As we leave the facility, Tyler and assistant Kenn King glance at a plaque that says the building was opened by “City of Baltimore, William Donald Schaefer, Mayor” in 1977. The date seems to stick in Tyler’s mind as we climb back into the van.
“We need to turn the corner on the 21st century, so they [the rec centers] don’t cost an arm and a leg to run, and so people will begin to have confidence in our product.”
Asked how Baltimore fell so far behind, he says, “Years and years of neglect in terms of consistent maintenance. It’s going to take a well-thought-out strategic plan [to update the buildings].”
He falls silent for a few minutes.
“We have great people. We believe what we do is vital to the community. We just need to improve our facilities. Simply put, we can do better. And the community deserves better.”
GREENMOUNT, 2304 Greenmount Ave.
This is one of the city’s largest centers – 12,470 square feet on two floors. It has truncated hours, from 2:30-9 p.m. on weekdays (3 p.m. on Tuesdays). The building features a basketball court, game room, weight room and has computer classes, roller skating, karate and sewing classes.
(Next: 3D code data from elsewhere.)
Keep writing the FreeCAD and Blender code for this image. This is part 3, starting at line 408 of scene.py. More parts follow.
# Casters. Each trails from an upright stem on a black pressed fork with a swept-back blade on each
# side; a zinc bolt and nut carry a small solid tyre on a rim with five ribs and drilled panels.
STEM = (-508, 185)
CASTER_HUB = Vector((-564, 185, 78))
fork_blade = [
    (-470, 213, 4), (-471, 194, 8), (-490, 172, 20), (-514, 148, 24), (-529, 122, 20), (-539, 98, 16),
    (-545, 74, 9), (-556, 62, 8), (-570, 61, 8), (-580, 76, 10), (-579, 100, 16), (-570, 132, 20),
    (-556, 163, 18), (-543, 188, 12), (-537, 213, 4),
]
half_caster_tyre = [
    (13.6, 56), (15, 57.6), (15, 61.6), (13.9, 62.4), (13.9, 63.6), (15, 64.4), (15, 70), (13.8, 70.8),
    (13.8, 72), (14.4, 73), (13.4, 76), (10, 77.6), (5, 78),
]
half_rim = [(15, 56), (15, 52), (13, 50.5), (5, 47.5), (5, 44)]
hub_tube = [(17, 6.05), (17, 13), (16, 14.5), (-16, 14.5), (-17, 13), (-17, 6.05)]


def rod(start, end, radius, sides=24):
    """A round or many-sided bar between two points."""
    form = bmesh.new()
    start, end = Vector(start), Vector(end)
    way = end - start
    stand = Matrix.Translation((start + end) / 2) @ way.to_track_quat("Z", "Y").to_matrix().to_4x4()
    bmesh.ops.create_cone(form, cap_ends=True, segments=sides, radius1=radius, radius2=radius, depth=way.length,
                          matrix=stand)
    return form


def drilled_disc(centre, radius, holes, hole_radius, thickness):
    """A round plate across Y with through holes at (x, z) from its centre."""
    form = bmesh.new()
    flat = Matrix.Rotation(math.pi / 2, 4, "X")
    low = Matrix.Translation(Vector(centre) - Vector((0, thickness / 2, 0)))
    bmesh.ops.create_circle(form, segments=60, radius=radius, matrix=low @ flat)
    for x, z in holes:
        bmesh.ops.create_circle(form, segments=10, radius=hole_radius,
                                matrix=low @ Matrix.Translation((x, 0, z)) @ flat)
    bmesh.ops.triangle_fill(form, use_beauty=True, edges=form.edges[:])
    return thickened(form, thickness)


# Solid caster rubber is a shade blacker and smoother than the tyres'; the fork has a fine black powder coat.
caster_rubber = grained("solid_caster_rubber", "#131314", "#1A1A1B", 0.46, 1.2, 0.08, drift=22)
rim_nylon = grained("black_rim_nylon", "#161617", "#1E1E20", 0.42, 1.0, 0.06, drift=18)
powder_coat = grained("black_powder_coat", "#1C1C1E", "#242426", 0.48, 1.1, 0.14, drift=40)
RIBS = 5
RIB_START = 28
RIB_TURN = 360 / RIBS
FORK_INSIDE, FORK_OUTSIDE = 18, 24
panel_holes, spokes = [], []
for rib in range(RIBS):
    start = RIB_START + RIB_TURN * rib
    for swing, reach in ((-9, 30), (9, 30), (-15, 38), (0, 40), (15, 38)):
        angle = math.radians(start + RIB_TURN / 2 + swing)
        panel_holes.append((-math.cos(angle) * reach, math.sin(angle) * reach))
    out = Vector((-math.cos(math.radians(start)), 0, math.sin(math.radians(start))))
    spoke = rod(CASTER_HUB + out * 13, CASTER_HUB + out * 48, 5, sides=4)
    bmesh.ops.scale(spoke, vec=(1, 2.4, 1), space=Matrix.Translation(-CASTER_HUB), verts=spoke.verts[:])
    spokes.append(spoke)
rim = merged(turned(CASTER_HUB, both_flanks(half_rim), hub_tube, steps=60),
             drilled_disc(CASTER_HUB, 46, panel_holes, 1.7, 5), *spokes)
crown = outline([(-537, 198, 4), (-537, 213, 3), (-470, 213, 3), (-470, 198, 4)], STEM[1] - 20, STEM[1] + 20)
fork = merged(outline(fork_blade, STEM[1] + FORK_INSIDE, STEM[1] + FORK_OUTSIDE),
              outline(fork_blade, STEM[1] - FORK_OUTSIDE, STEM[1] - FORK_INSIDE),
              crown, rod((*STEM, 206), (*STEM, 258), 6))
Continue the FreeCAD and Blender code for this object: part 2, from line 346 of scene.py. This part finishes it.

Tyler’s assessment of the physical plant is again critical. The basketball court’s surface is old and the room cannot be used for a tournament, he says, “because it’s a box” and doesn’t have space for bleachers.
The weight room, while relatively big, is full of outdated equipment. He kicks up some worn floor padding under a lifting machine and pronounces the room unsafe for the use of barbells.
Outside the building, as we return to the van, a woman buttonholes two of Tyler’s assistants.
She says she’s heard the building is “going to be auctioned off by the city.”
They laugh and assure her that the building won’t be sold. But the facility is on the list of centers that, if not taken over by a private operator, may be closed in the next fiscal year, beginning July 1, when the rec center budget is expected to be further cut by the mayor’s office.
“It would be really nice if some of the large organizations, like the YMCA, could step up to the table,” Tyler muses on the way back to the Rec and Parks administration building in Druid Hill Park.
“But they have their own trials and tribulations.”